• Short task: Set down, exactly as they appear, the lines from the line holding "for name, original" through the line holding "if empty is", inclusive; output nothing outside that range.

• Recorded information:
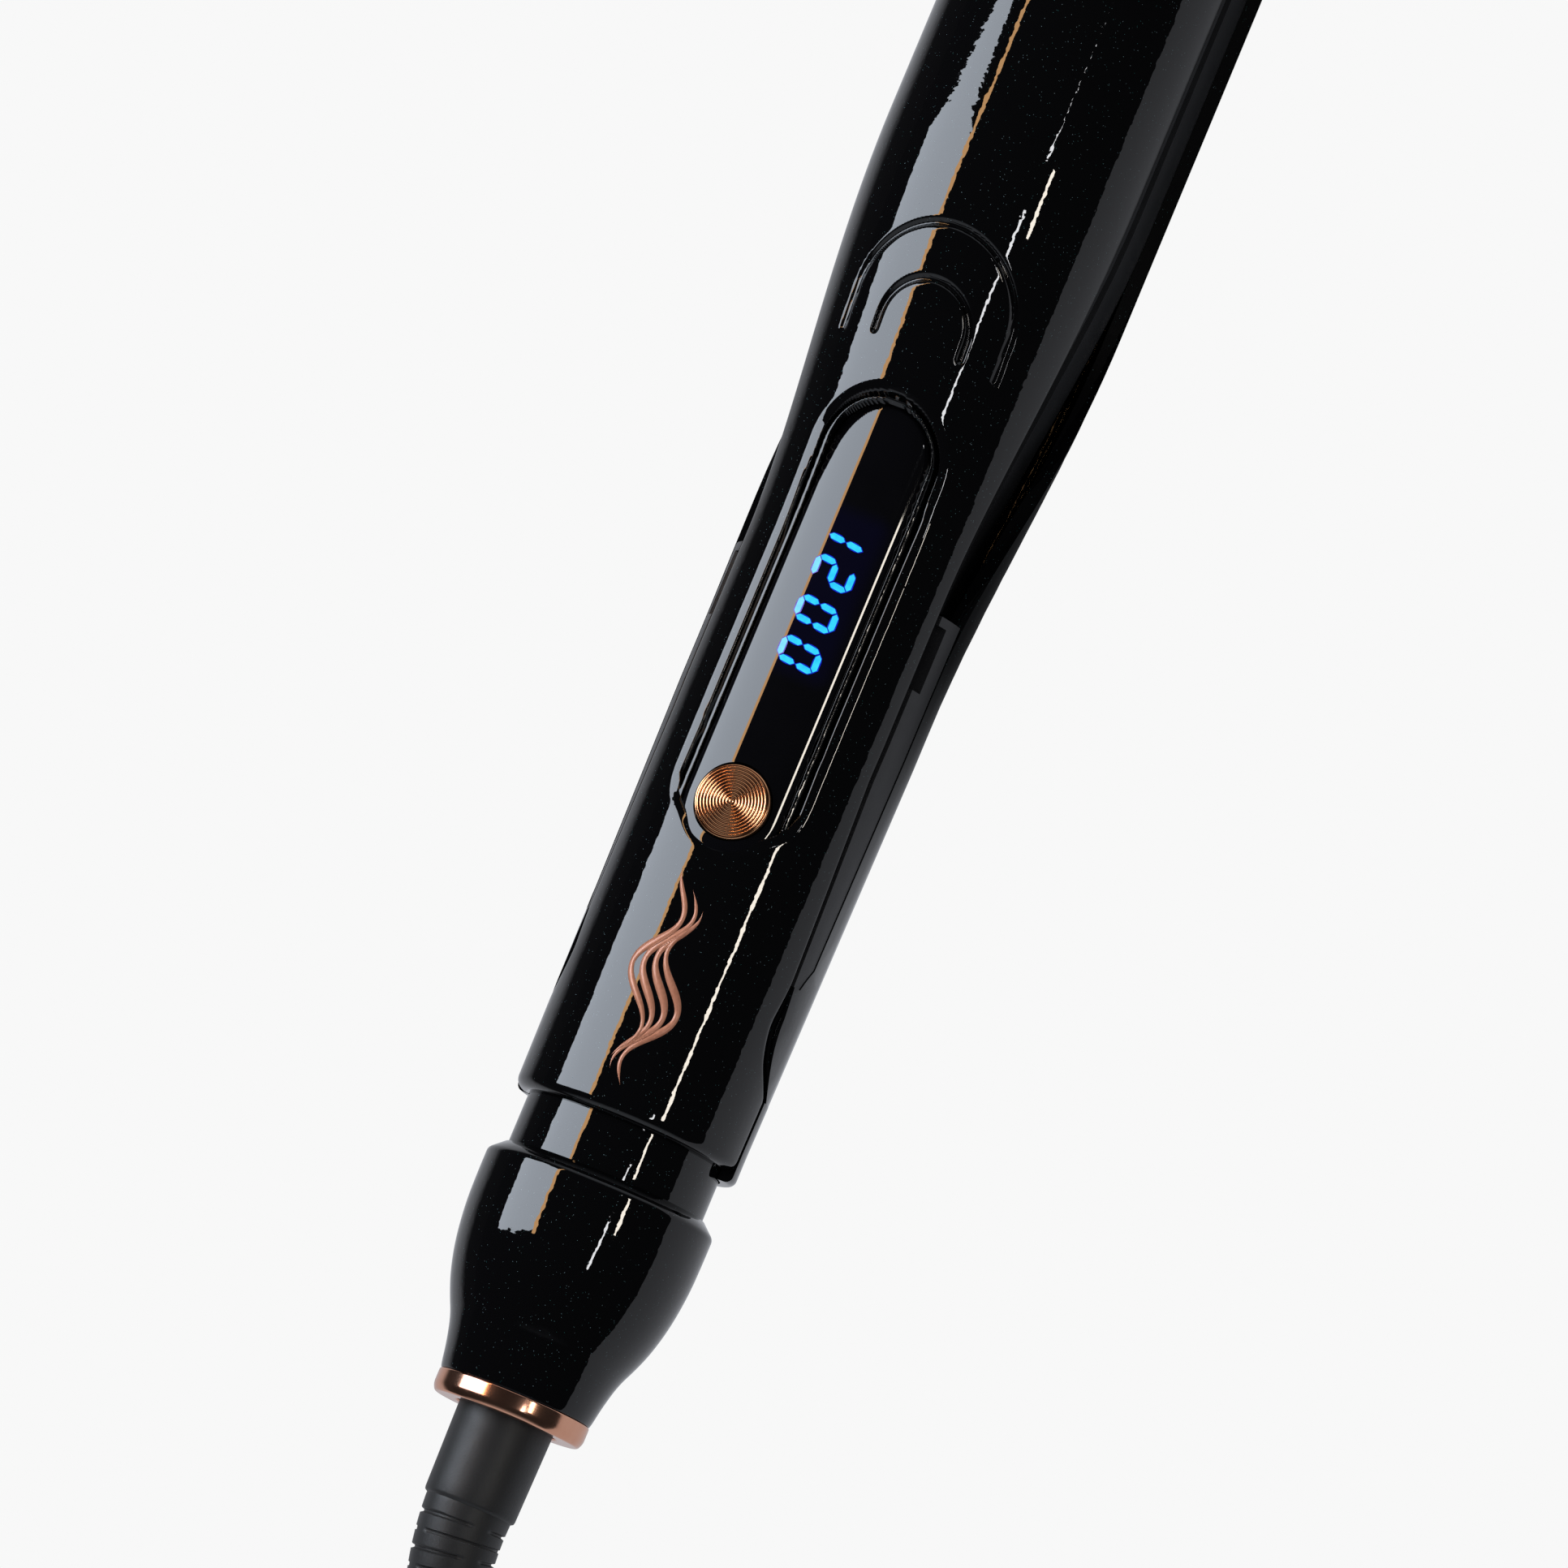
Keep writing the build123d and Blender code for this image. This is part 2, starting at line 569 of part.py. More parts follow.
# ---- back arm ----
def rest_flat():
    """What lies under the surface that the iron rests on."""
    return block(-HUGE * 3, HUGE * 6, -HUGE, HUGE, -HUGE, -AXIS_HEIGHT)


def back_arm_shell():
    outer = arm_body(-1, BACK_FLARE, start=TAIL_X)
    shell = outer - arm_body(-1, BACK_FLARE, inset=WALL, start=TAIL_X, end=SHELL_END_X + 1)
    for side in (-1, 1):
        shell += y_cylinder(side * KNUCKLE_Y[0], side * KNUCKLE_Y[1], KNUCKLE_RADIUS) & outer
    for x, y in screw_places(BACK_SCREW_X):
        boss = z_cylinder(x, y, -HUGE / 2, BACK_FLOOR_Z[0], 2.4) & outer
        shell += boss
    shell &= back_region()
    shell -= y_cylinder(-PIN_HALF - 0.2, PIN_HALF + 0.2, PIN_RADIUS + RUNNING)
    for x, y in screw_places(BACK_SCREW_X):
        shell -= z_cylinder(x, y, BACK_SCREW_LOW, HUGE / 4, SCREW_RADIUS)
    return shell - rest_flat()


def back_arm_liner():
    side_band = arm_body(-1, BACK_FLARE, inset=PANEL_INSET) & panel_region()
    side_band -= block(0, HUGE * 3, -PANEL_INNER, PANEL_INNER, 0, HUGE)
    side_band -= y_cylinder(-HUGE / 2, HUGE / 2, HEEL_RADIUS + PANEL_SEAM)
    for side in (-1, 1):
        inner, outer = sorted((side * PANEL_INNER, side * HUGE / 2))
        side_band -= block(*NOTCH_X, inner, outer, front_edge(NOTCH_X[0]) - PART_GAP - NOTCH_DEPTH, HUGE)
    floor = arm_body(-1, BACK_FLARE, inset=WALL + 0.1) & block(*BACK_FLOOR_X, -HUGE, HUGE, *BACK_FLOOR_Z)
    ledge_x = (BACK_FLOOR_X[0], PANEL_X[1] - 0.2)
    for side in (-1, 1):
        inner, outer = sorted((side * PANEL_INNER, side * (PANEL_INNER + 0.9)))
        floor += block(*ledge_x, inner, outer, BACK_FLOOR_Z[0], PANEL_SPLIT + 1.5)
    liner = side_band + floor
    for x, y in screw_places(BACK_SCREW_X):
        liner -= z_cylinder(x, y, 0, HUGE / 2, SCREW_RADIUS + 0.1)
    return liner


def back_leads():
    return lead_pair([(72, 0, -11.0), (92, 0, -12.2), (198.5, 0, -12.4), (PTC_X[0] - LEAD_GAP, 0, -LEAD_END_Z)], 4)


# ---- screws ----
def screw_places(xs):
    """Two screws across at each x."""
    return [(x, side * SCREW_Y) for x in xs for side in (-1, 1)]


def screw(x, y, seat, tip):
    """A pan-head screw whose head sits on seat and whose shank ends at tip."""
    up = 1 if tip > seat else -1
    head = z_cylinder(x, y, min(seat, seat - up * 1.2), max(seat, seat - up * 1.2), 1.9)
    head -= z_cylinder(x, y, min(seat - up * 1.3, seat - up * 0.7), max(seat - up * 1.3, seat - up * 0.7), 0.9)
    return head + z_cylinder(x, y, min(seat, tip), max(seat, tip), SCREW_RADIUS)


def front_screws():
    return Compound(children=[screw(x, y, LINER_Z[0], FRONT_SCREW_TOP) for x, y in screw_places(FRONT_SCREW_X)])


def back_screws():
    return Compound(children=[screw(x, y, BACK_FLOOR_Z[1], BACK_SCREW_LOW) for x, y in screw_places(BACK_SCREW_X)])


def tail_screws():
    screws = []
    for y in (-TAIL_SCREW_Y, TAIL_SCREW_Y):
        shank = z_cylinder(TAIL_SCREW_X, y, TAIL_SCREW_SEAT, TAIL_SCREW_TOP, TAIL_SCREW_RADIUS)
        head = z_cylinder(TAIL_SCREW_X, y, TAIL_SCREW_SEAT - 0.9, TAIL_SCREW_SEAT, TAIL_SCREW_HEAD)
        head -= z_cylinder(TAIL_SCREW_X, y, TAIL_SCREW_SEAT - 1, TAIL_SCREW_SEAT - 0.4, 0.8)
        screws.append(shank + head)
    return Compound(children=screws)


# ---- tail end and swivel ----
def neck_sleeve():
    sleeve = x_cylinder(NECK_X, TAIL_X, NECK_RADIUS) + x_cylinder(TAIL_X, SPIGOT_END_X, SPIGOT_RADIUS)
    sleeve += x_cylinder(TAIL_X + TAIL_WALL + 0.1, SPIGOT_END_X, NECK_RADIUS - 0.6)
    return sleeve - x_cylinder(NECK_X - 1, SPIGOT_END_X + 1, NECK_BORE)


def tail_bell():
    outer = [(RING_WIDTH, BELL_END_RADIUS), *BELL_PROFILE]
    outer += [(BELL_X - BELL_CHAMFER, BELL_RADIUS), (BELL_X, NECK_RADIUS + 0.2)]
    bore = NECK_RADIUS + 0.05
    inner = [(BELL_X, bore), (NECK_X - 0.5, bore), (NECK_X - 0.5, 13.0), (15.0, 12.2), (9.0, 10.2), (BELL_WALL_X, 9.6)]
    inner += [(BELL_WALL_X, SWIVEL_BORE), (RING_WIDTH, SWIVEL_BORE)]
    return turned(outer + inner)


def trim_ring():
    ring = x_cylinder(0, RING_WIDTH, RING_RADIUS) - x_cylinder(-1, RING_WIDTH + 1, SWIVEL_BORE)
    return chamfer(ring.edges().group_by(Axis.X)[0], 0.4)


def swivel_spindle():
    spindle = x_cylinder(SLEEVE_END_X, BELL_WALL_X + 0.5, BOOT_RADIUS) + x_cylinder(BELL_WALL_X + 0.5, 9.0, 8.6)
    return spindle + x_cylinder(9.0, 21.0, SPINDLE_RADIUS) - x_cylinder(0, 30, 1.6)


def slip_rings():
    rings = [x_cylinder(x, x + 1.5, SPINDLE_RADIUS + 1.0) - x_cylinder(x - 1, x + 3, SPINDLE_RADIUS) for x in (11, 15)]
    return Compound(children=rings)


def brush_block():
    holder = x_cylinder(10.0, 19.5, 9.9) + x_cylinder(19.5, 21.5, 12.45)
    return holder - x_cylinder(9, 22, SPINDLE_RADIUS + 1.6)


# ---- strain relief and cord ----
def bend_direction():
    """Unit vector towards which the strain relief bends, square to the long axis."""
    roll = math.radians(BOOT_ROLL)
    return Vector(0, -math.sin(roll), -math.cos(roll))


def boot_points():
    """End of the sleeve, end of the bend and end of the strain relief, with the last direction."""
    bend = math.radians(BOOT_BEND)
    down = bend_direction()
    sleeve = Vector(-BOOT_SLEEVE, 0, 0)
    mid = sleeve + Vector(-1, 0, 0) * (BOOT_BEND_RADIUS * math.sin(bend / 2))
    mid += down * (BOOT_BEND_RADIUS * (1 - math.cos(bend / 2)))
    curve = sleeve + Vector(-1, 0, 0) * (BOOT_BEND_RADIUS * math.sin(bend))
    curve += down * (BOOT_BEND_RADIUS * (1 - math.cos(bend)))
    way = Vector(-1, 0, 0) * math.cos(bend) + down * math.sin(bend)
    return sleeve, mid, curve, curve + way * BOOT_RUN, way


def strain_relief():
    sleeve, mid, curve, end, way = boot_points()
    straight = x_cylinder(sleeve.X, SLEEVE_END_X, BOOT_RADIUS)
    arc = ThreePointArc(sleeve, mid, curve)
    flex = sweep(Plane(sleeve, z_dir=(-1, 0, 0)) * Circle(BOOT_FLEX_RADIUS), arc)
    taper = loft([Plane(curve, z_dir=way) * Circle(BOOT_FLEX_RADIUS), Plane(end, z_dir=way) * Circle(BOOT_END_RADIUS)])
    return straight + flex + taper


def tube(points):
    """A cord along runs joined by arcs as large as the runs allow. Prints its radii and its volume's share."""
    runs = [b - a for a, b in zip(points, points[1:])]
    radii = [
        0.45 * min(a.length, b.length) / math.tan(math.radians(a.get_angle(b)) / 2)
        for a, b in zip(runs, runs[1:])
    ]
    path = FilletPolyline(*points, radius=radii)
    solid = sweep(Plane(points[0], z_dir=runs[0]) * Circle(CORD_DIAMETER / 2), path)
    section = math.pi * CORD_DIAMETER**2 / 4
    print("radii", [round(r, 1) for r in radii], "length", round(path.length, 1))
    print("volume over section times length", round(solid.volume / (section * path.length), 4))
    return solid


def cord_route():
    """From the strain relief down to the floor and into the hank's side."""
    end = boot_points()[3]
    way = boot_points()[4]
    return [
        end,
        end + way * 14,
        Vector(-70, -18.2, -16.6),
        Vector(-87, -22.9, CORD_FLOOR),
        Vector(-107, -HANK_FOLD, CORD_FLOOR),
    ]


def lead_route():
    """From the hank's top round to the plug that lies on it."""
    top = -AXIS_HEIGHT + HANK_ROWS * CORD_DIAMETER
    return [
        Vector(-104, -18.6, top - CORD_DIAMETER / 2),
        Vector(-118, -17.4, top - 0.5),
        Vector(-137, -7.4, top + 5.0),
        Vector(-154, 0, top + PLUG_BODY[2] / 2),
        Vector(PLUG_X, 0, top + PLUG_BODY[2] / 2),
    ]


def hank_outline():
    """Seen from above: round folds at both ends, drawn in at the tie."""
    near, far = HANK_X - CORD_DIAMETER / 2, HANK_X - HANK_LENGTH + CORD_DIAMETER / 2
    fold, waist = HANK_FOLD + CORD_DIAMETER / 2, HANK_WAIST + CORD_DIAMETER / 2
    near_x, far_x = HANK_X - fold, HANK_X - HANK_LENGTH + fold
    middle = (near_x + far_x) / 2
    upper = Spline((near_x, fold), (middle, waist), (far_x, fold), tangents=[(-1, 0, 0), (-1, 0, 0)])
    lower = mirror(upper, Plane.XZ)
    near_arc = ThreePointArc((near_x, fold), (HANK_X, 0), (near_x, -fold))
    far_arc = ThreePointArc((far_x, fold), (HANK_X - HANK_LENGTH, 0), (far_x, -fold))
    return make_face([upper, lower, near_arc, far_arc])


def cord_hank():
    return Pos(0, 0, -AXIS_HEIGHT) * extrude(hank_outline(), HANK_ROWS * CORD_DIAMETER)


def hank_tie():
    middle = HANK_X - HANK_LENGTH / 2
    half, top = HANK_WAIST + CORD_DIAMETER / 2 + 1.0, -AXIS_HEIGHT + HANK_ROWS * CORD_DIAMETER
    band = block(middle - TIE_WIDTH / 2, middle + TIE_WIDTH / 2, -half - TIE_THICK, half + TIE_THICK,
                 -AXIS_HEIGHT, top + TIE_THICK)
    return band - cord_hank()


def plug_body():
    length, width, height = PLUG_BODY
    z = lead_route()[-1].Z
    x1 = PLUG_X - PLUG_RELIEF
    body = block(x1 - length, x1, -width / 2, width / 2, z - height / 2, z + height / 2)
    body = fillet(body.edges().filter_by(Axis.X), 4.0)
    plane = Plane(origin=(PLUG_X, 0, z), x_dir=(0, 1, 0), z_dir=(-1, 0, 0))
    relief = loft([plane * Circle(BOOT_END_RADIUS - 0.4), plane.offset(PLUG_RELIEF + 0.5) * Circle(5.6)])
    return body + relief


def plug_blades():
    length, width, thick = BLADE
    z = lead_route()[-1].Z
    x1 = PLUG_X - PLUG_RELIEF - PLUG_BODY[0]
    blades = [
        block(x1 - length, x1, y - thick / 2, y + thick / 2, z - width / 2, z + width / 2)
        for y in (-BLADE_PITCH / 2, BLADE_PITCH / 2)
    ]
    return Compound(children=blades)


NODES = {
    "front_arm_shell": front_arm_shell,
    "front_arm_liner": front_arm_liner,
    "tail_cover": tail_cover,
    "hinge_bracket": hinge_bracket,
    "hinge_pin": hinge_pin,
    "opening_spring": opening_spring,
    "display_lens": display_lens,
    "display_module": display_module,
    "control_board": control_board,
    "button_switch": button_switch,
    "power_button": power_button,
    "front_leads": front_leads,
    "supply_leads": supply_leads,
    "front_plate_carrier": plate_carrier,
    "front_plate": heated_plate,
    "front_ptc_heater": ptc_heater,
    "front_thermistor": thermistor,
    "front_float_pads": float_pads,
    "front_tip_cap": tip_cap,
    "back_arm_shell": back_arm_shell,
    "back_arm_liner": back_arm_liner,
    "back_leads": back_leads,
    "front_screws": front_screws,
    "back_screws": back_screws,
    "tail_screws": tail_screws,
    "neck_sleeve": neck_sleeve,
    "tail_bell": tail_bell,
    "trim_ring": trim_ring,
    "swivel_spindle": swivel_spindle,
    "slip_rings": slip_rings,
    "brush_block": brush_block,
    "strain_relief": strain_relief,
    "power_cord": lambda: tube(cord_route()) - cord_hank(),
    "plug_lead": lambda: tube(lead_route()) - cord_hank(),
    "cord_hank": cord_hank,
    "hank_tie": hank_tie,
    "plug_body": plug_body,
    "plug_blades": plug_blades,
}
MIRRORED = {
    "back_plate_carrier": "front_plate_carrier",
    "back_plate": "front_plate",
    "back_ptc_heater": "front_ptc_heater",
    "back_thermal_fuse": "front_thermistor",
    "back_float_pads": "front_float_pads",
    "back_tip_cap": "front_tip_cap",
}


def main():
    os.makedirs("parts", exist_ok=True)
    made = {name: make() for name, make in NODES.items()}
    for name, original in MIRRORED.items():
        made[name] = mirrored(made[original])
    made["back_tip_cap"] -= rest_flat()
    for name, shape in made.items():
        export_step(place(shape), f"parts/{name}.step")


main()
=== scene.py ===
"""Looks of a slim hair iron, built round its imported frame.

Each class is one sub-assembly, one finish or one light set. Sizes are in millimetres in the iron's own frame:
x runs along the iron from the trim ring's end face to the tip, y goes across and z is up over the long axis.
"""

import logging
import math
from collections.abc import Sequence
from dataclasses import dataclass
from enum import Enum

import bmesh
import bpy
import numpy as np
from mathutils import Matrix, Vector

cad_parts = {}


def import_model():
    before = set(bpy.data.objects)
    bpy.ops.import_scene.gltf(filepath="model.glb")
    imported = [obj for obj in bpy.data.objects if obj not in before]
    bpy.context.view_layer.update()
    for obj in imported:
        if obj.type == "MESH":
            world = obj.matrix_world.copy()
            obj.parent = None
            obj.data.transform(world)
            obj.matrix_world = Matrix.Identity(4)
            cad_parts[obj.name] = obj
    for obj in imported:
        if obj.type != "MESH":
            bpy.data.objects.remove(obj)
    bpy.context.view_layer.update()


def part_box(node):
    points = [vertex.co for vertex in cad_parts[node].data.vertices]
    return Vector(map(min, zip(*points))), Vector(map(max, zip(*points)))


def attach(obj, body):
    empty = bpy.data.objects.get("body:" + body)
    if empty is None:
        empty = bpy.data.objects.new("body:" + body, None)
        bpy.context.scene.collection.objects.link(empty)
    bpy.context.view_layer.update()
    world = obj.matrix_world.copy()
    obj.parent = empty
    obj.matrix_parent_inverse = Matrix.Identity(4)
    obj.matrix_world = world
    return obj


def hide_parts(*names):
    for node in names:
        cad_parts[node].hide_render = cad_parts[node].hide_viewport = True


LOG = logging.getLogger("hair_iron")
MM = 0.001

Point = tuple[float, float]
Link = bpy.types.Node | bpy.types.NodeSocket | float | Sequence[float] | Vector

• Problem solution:
    for name, original in MIRRORED.items():
        made[name] = mirrored(made[original])
    made["back_tip_cap"] -= rest_flat()
    for name, shape in made.items():
        export_step(place(shape), f"parts/{name}.step")


main()
=== scene.py ===
"""Looks of a slim hair iron, built round its imported frame.

Each class is one sub-assembly, one finish or one light set. Sizes are in millimetres in the iron's own frame:
x runs along the iron from the trim ring's end face to the tip, y goes across and z is up over the long axis.
"""

import logging
import math
from collections.abc import Sequence
from dataclasses import dataclass
from enum import Enum

import bmesh
import bpy
import numpy as np
from mathutils import Matrix, Vector

cad_parts = {}


def import_model():
    before = set(bpy.data.objects)
    bpy.ops.import_scene.gltf(filepath="model.glb")
    imported = [obj for obj in bpy.data.objects if obj not in before]
    bpy.context.view_layer.update()
    for obj in imported:
        if obj.type == "MESH":
            world = obj.matrix_world.copy()
            obj.parent = None
            obj.data.transform(world)
            obj.matrix_world = Matrix.Identity(4)
            cad_parts[obj.name] = obj
    for obj in imported:
        if obj.type != "MESH":
            bpy.data.objects.remove(obj)
    bpy.context.view_layer.update()


def part_box(node):
    points = [vertex.co for vertex in cad_parts[node].data.vertices]
    return Vector(map(min, zip(*points))), Vector(map(max, zip(*points)))


def attach(obj, body):
    empty = bpy.data.objects.get("body:" + body)
    if empty is None:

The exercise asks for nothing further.